The cinema experience in Sheffield is reaching new heights with the opening of The Light and the recent makeover of the Odeon on Arundel Gate. Now rebranded as Odeon Luxe – “cinema like you’ve never experienced before” – it’s hard to believe this building was constructed in the sixties.

The history will be lost to a younger generation, familiar with the cinema and Tank nightclub alongside, but its beginnings go back to the Epic Development of 1968-1969, a massive £1million project to provide an entertainment complex for the city.

The scheme exploited the steeply sloping ground above Pond Street, rising to the newly-constructed inner ring road (Arundel Gate). With shops and car-parking below, it linked Pond Street bus station to the city centre by means of walkways, escalators and subways. The key features were two large windowless blocks, clad entirely in panels of white tiles, designed by Jefferson Sheard & Partners, responsible for the brutalist Moore Street Substation.

One of the buildings was taken by the Rank Organisation as a 2,500 capacity nightclub and conference centre, known to generations as Top Rank (later the Roxy, now the O2 Academy), while the other unit was proposed as another nightclub with twin cinemas underneath.

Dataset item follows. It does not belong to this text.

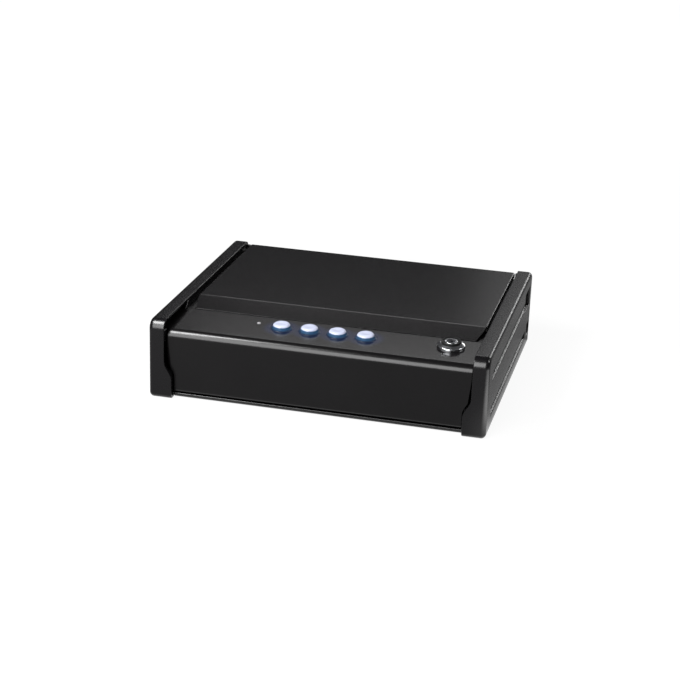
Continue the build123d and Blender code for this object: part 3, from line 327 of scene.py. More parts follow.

The Cinecenta cinemas opened in January 1969, but it wasn’t until the summer of 1970 that a cabaret club opened above. This was the Fiesta Club, operated by two brothers, Keith and Jim Lipthorpe, who had managed the Club Fiesta at Stockton-on-Tees since 1965. The cost of fitting out the building was said to be £500,000, a huge undertaking, and provided 1,300 seats in the auditorium.

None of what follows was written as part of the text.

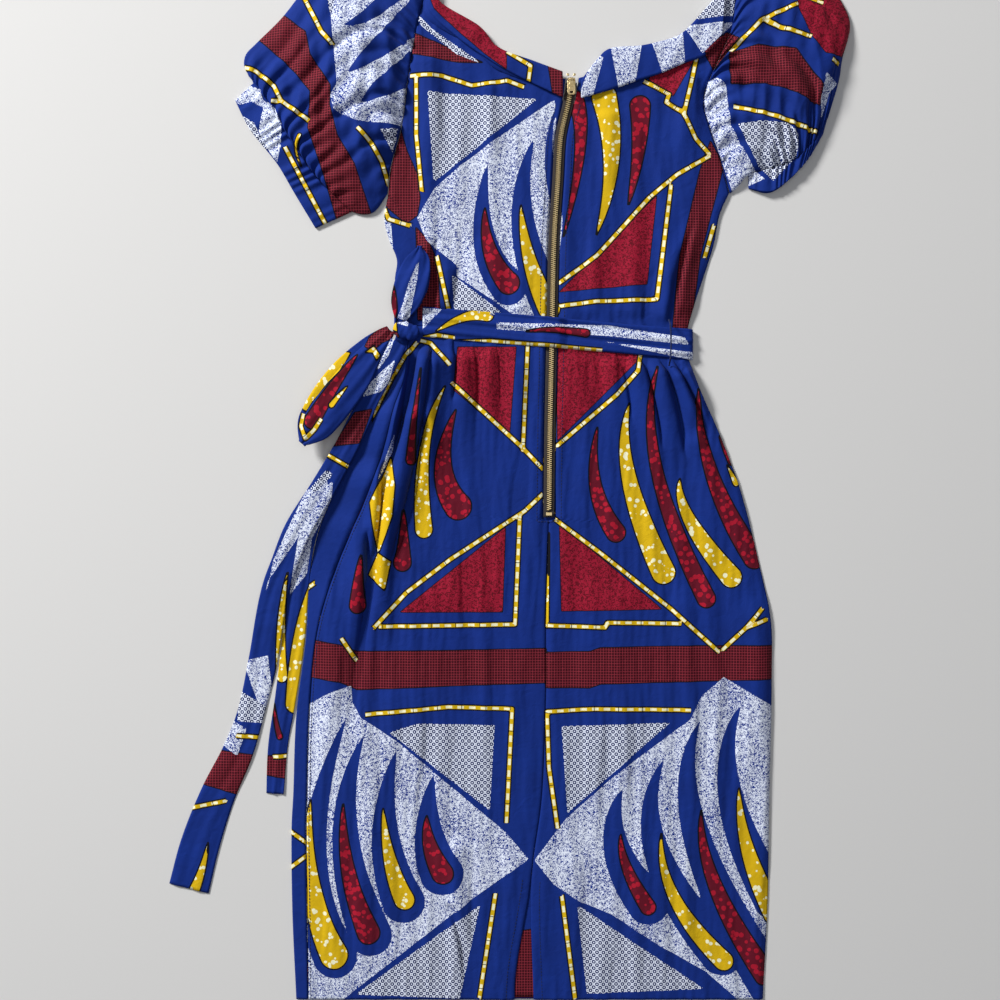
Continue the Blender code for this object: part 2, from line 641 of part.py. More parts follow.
def belt():
    """One band round the waist: over the back, round the right side, under the front, up the left."""
    turn = np.radians([60, 20, -20, -60])
    rows = []
    for off in np.linspace(-BELT_WIDTH / 2, BELT_WIDTH / 2, 4):
        over = [(x, belt_under(x, WAIST_Y + BELT_TILT * x + off) + WALL)
                for x in np.linspace(BELT_LEFT + 30, BELT_RIGHT - 6, 16)]
        half = over[-1][1] / 2
        right = [(BELT_RIGHT - BELT_TURN * (1 - math.cos(a)), half + half * math.sin(a)) for a in turn]
        under = [(x, 0) for x in np.linspace(BELT_RIGHT - 6, BELT_LEFT + 6, 14)]
        half = BELT_LEFT_TOP / 2
        left = [(BELT_LEFT + BELT_TURN * (1 - math.cos(a)), half + half * math.sin(a)) for a in turn[::-1]]
        # The slope is measured at the band's own ends where it turns round the sides.
        level = [*[x for x, _ in over], *[BELT_RIGHT] * 4, *[x for x, _ in under], *[BELT_LEFT] * 4]
        rows.append([(x, WAIST_Y + BELT_TILT * at + off, z)
                     for (x, z), at in zip(over + right + under + left, level)])
    outer = np.transpose(np.array(rows), (1, 0, 2))
    normal = np.cross(np.gradient(outer, axis=0), np.gradient(outer, axis=1))
    normal /= np.linalg.norm(normal, axis=-1, keepdims=True)
    between("belt_band", outer, outer - normal * WALL, "royal_blue")


for thing in list(bpy.data.objects):
    bpy.data.objects.remove(thing, do_unlink=True)
skirt_panels()
vent_underlap()
bodice_panels()
collars()
sleeves()
zip_parts()
pull_tab(stops_and_slider())
belt()
belt_carrier()
bow()
tails()
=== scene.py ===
"""The looks of a wax print dress that lies on its front, with its back, zip and tied belt on top.

Sizes are millimetres in the frame of the CAD part: X to the right, Y from the hem to the neck, Z up
from the floor. MM turns them into metres. Each piece of cloth is a grid of points with a thin wall,
and its print is a set of distances to the edges of the motifs, which the shader turns into inks.
"""

import math

import bmesh
import bpy
import numpy as np
from mathutils import Matrix, Vector


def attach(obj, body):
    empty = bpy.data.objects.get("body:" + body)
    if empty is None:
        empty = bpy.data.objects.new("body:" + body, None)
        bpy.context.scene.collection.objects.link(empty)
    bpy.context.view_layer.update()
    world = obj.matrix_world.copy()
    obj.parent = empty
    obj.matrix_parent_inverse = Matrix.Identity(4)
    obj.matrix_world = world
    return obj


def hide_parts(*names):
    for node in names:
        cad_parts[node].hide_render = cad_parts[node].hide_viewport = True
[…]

It was reputed to be the largest cabaret club in Europe, building a reputation in attracting big names to the city. The Jackson Five, The Beach Boys, Roy Orbison, Stevie Wonder, Ella Fitzgerald and The Four Tops all played here.

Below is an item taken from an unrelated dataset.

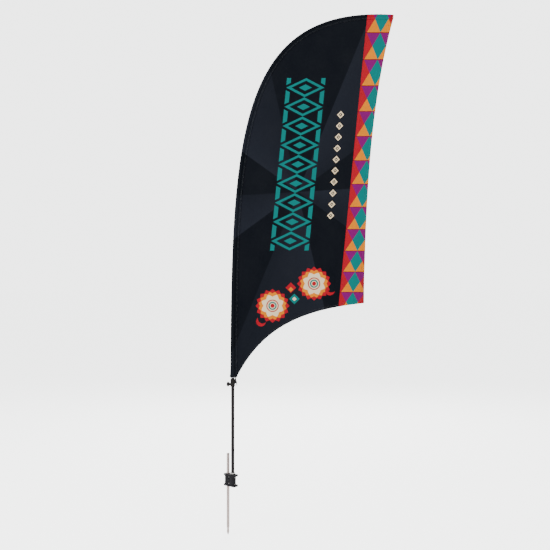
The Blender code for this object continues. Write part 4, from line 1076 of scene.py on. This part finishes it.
@dataclass
class Sleeve:
    """The pole sleeve, its peak pocket, its mouth binding and their seams."""

    plan: SailPlan
    flange: float = 0.0115
    flange_gap: float = 0.0016
    wall: float = 0.0005
    mouth_slack: float = 0.0022
    mouth_reach: float = 0.020
    seam_inset: float = 0.0085
    seam_gap: float = 0.0040
    seam_lift: float = 0.00035
    seam_points: int = 1020
    tape_fold: float = 0.0011
    tape_wave: float = 0.00012
    peak_reach: float = 0.7275
    peak_corner: float = 0.0040
    peak_press: float = 0.0085
    peak_slant: float = 0.030
    peak_points: int = 300
    peak_rings: tuple[float, ...] = (0.0085, 0.0060, 0.0042, 0.0028, 0.0016, 0.0008, 0.0003, 0.0)

    def build(self) -> None:
        stuff = Artwork().make("printed_sleeve_knit", TAPE_MAP)
        sleeve = self.tube(stuff)
        seams = self.seams()
        pocket = self.pocket(stuff)
        binding = self.binding()

    def frames(self, count: int) -> tuple[Points, Points, Points, Points]:
        """Return even points of the axis, with their directions, inward directions and radii."""
        table = np.column_stack([self.plan.axis, self.plan.radii])
        table = even(table, count)
        along = unit(np.gradient(table[:, :2], axis=0))
        return table[:, :2], along, right_of(along), table[:, 2]

    def section(self, radius: float) -> list[tuple[float, float]]:
        """Return the sleeve's cross-section as (inward, sideways) pairs, from flange to flange."""
        gap = self.flange_gap
        side = []
        for degrees in range(180, 20, -16):
            angle = math.radians(degrees)
            side.append((radius * math.cos(angle), radius * math.sin(angle)))
        meet = radius + self.flange * 0.20
        side.append((radius * 0.995, gap + radius * 0.10))
        side.append((meet, gap))
        side.append((radius + self.seam_inset, gap * 0.92))
        side.append((radius + self.flange, gap))
        other = [(n, -s) for n, s in side[1:]]
        return [*reversed(other), *side]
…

And there were many famous homegrown names too – Cilla Black, Bruce Forsyth, Les Dawson, Tommy Cooper and Sheffield’s own Tony Christie – to name but a few. Legend suggests that Elvis Presley nearly appeared here, but alas it never happened.

For a time, the Fiesta Club was legendary, but the ever-increasing demands of artists and agents had taken its toll. In 1976, following a 17-day strike by staff wanting to join a union, the Fiesta Club closed with debts of £300,000.

After a spell in darkness, it reopened under the management of a Scarborough-based company, but when this also failed it passed into the hands of the Rank Organisation. Uncomfortable with such a large venue, it leased the Fiesta Club to a businessman who later disappeared.

The Epic Development never reached the heights it intended. Far from providing a link to the city centre, Arundel Gate was the problem, wider then, and only crossed by pedestrians via a series of subways. By the end of the seventies the area was already down-at-heel, the underpasses were dangerous places at night, the escalators had stopped working, and the shops were only attracting low-end retailers.

The lights finally went out at the Fiesta Club in 1980, standing empty until the Rank Organisation converted it into the Odeon multiplex cinema in 1992. Five of the seven screens were fitted into the shell of the Fiesta, two screens were taken in the former Cinecenta auditoriums, and extra screens added later.